GIVEN DATA:
= = =
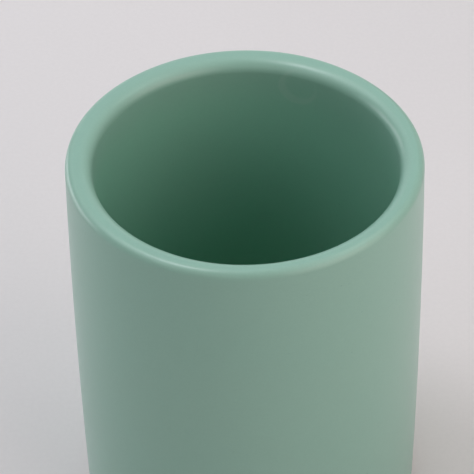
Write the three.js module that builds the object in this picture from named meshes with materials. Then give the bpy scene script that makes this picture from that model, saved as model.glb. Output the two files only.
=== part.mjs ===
// Desk brush pot: a slip-cast stoneware cylinder with a thick wall and a soft, rounded rim.
// It stands on four silicone pads, stuck inside the recess of its foot.
// Millimetres, +Z up. The origin is on the desk, below the centre of the pot; -Y is the front.

import * as THREE from "three";

// Driving dimensions of the pot.
const OUTER_DIAMETER = 80;
const HEIGHT = 100;
const WALL = 5.7;
const FLOOR_THICKNESS = 6;
const RIM_OUTER_ROUND = 1.8;
const RIM_INNER_ROUND = 3;
const INNER_FLOOR_ROUND = 5;

// The foot: a flat ring round a shallow recess, which holds the pads.
const FOOT_CLEARANCE = 0.8;
const FOOT_OUTER_ROUND = 2.4;
const FOOT_RING_WIDTH = 5;
const FOOT_INNER_ROUND = 0.8;
const RECESS_DEPTH = 1.5;

// The pads: low round buttons, each with a flat face that rests on the desk.
const PAD_DIAMETER = 10;
const PAD_EDGE_ROUND = 1.4;
const PAD_OFFSET = 17;
const ADHESIVE_FILM = 0.1;

// How finely round shapes are cut into flats. Each arc of an outline gets twice ARC_DIVISIONS.
const POT_SIDES = 72;
const PAD_SIDES = 24;
const ARC_DIVISIONS = 3;

const QUARTER_TURN = Math.PI / 2;

const potRadius = OUTER_DIAMETER / 2;
const boreRadius = potRadius - WALL;
const recessCeiling = FOOT_CLEARANCE + RECESS_DEPTH;
const innerFloor = recessCeiling + FLOOR_THICKNESS;

const glaze = new THREE.MeshStandardMaterial({
  name: "mint_glaze",
  color: 0x9fc9bc,
  roughness: 0.5,
  metalness: 0,
});
const silicone = new THREE.MeshStandardMaterial({
  name: "silicone",
  color: 0xd9dcd8,
  roughness: 0.6,
  metalness: 0,
});

// A solid of revolution about +Z. Its outline is radius against height, and it starts on the
// axis below, runs up the outside and ends on the axis above.
function turned(outline, sides) {
  return new THREE.LatheGeometry(outline.getPoints(ARC_DIVISIONS), sides).rotateX(QUARTER_TURN);
}

// The pot: from the middle of its underside, out over the foot, up the wall, over the rim,
// down the bore and back to the axis along the inner floor.
function potBody() {
  const footOuterCentre = potRadius - FOOT_OUTER_ROUND;
  const footInnerCentre = footOuterCentre - FOOT_RING_WIDTH;
  const outline = new THREE.Path();
  outline.moveTo(0, recessCeiling);
  outline.lineTo(footInnerCentre - FOOT_INNER_ROUND, recessCeiling);
  outline.absarc(
    footInnerCentre,
    FOOT_CLEARANCE + FOOT_INNER_ROUND,
    FOOT_INNER_ROUND,
    -2 * QUARTER_TURN,
    -QUARTER_TURN,
  );
  outline.absarc(
    footOuterCentre,
    FOOT_CLEARANCE + FOOT_OUTER_ROUND,
    FOOT_OUTER_ROUND,
    -QUARTER_TURN,
    0,
  );
  outline.absarc(
    potRadius - RIM_OUTER_ROUND,
    HEIGHT - RIM_OUTER_ROUND,
    RIM_OUTER_ROUND,
    0,
    QUARTER_TURN,
  );
  outline.absarc(
    boreRadius + RIM_INNER_ROUND,
    HEIGHT - RIM_INNER_ROUND,
    RIM_INNER_ROUND,
    QUARTER_TURN,
    2 * QUARTER_TURN,
  );
  outline.absarc(
    boreRadius - INNER_FLOOR_ROUND,
    innerFloor + INNER_FLOOR_ROUND,
    INNER_FLOOR_ROUND,
    0,
    -QUARTER_TURN,
    true,
  );
  outline.lineTo(0, innerFloor);

  const mesh = new THREE.Mesh(turned(outline, POT_SIDES), glaze);
  mesh.name = "pot_body";
  return mesh;
}

// One pad, from its resting face round its lower edge and up to the face that is stuck on.
function footPad(name, x, y) {
  const padRadius = PAD_DIAMETER / 2;
  const padHeight = recessCeiling - ADHESIVE_FILM;
  const restingRadius = padRadius - PAD_EDGE_ROUND;
  const outline = new THREE.Path();
  outline.moveTo(0, 0);
  outline.lineTo(restingRadius, 0);
  outline.absarc(restingRadius, PAD_EDGE_ROUND, PAD_EDGE_ROUND, -QUARTER_TURN, 0);
  outline.lineTo(padRadius, padHeight);
  outline.lineTo(0, padHeight);

  const mesh = new THREE.Mesh(turned(outline, PAD_SIDES), silicone);
  mesh.name = name;
  mesh.position.set(x, y, 0);
  return mesh;
}

const brushPot = new THREE.Group();
brushPot.name = "brush_pot";
brushPot.add(potBody());
for (const [row, y] of [["front", -PAD_OFFSET], ["back", PAD_OFFSET]]) {
  for (const [side, x] of [["left", -PAD_OFFSET], ["right", PAD_OFFSET]]) {
    brushPot.add(footPad(`foot_pad_${row}_${side}`, x, y));
  }
}

export default brushPot;
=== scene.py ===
"""A desk brush pot: a thick-walled stoneware cylinder in a satin matte, mint-green glaze.

The pot stands on four silicone pads, on a pale studio sweep. Lengths are in metres, +Z is up
and the camera looks along +Y, down into the pot.
"""

import math

import bmesh
import bpy
from mathutils import Matrix, Vector, noise


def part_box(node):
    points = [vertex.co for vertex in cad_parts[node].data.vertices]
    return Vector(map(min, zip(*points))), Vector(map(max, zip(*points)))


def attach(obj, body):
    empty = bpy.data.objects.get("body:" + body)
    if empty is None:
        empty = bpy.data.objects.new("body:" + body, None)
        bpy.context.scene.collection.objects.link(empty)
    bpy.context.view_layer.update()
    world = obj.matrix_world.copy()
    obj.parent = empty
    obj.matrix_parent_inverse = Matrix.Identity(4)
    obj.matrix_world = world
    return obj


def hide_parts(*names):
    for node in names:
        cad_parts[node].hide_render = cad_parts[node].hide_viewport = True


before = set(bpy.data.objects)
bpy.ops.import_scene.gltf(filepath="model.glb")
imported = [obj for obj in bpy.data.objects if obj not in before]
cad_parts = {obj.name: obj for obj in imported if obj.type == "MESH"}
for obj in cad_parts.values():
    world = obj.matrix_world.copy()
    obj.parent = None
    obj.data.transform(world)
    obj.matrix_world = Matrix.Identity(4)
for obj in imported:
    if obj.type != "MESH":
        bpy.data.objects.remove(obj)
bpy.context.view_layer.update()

MM = 0.001

# The pot's own sizes, the same as the CAD's where the CAD has them.
FOOT, RIM = (corner.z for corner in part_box("pot_body"))
POT_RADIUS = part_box("pot_body")[1].x
WALL = 5.7 * MM
RIM_OUTER_ROUND = 1.8 * MM
RIM_INNER_ROUND = 3 * MM
FLOOR_ROUND = 5 * MM
FLOOR_THICKNESS = 6 * MM
FOOT_OUTER_ROUND = 2.4 * MM
FOOT_RING_WIDTH = 5 * MM
FOOT_INNER_ROUND = 0.8 * MM
RECESS_DEPTH = 1.5 * MM
BORE_RADIUS = POT_RADIUS - WALL
RECESS_CEILING = FOOT + RECESS_DEPTH
INNER_FLOOR = RECESS_CEILING + FLOOR_THICKNESS

# The glaze stops on the foot's outer round, in a wavy line with a soft bead along it. The line's
# angle is measured as an arc's, so 270 is the very bottom and 360 is where the wall starts. It
# swings by up to about GLAZE_LINE_WAVE degrees, in slow waves with quicker ones on them.
GLAZE_THICKNESS = 0.25 * MM
GLAZE_LINE = 318
GLAZE_LINE_WAVE = 7
GLAZE_LINE_SLOW = 2.6
GLAZE_LINE_QUICK = 9

# The bead's section: degrees past the glaze line, and how proud it is, in glaze thicknesses.
GLAZE_BEAD = [(3, -0.55), (6, -0.1), (9, 0.2), (13, 0.3), (18, 0.22), (24, 0.08)]

# What the kiln did to it: a bore a little off centre, a rim a little off level and a wall that
# swells a little and is a little off round. The ripples' fineness is in waves to a metre, about.
BORE_DRIFT = (0.35 * MM, -0.5 * MM)
RIM_TILT = -0.25 * MM
WALL_BELLY = 0.5 * MM
WALL_OVAL = 0.08 * MM
WALL_RIPPLE = 0.05 * MM
RIPPLES_ROUND = 55
RIPPLES_UP = 30

# The pads' own sizes.
PAD_RADIUS = 5 * MM
PAD_EDGE_ROUND = 1.4 * MM
PAD_TAPER = 0.12 * MM
PAD_DIMPLE = 0.15 * MM
PAD_SKIRT = 0.18 * MM
PAD_SWELL = 0.004
FILM_RADIUS = 4.6 * MM
FILM_GAP = 0.02 * MM

POT_SIDES = 320
PAD_SIDES = 96


# ---------------------------------------------------------------- outlines


def line(start, end, steps):
    """Points from start up to, but not including, end."""
    return [tuple(a + (b - a) * i / steps for a, b in zip(start, end)) for i in range(steps)]


def arc(centre, radius, start, end, steps):
    """Points (radius, height) on an arc, both ends included. 0 degrees is outward and 90 is up."""
    angles = [math.radians(start + (end - start) * i / steps) for i in range(steps + 1)]
    return [(centre[0] + radius * math.cos(a), centre[1] + radius * math.sin(a)) for a in angles]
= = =
TASK REQUIREMENTS: Give back the listing exactly, please, from its first line to the line containing "const RECESS_DEPTH = 1.5;", inclusive, and nothing past that line.

FINAL ANSWER:
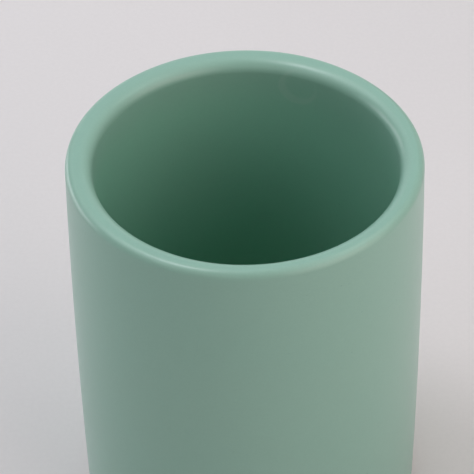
Write the three.js module that builds the object in this picture from named meshes with materials. Then give the bpy scene script that makes this picture from that model, saved as model.glb. Output the two files only.
=== part.mjs ===
// Desk brush pot: a slip-cast stoneware cylinder with a thick wall and a soft, rounded rim.
// It stands on four silicone pads, stuck inside the recess of its foot.
// Millimetres, +Z up. The origin is on the desk, below the centre of the pot; -Y is the front.

import * as THREE from "three";

// Driving dimensions of the pot.
const OUTER_DIAMETER = 80;
const HEIGHT = 100;
const WALL = 5.7;
const FLOOR_THICKNESS = 6;
const RIM_OUTER_ROUND = 1.8;
const RIM_INNER_ROUND = 3;
const INNER_FLOOR_ROUND = 5;

// The foot: a flat ring round a shallow recess, which holds the pads.
const FOOT_CLEARANCE = 0.8;
const FOOT_OUTER_ROUND = 2.4;
const FOOT_RING_WIDTH = 5;
const FOOT_INNER_ROUND = 0.8;
const RECESS_DEPTH = 1.5;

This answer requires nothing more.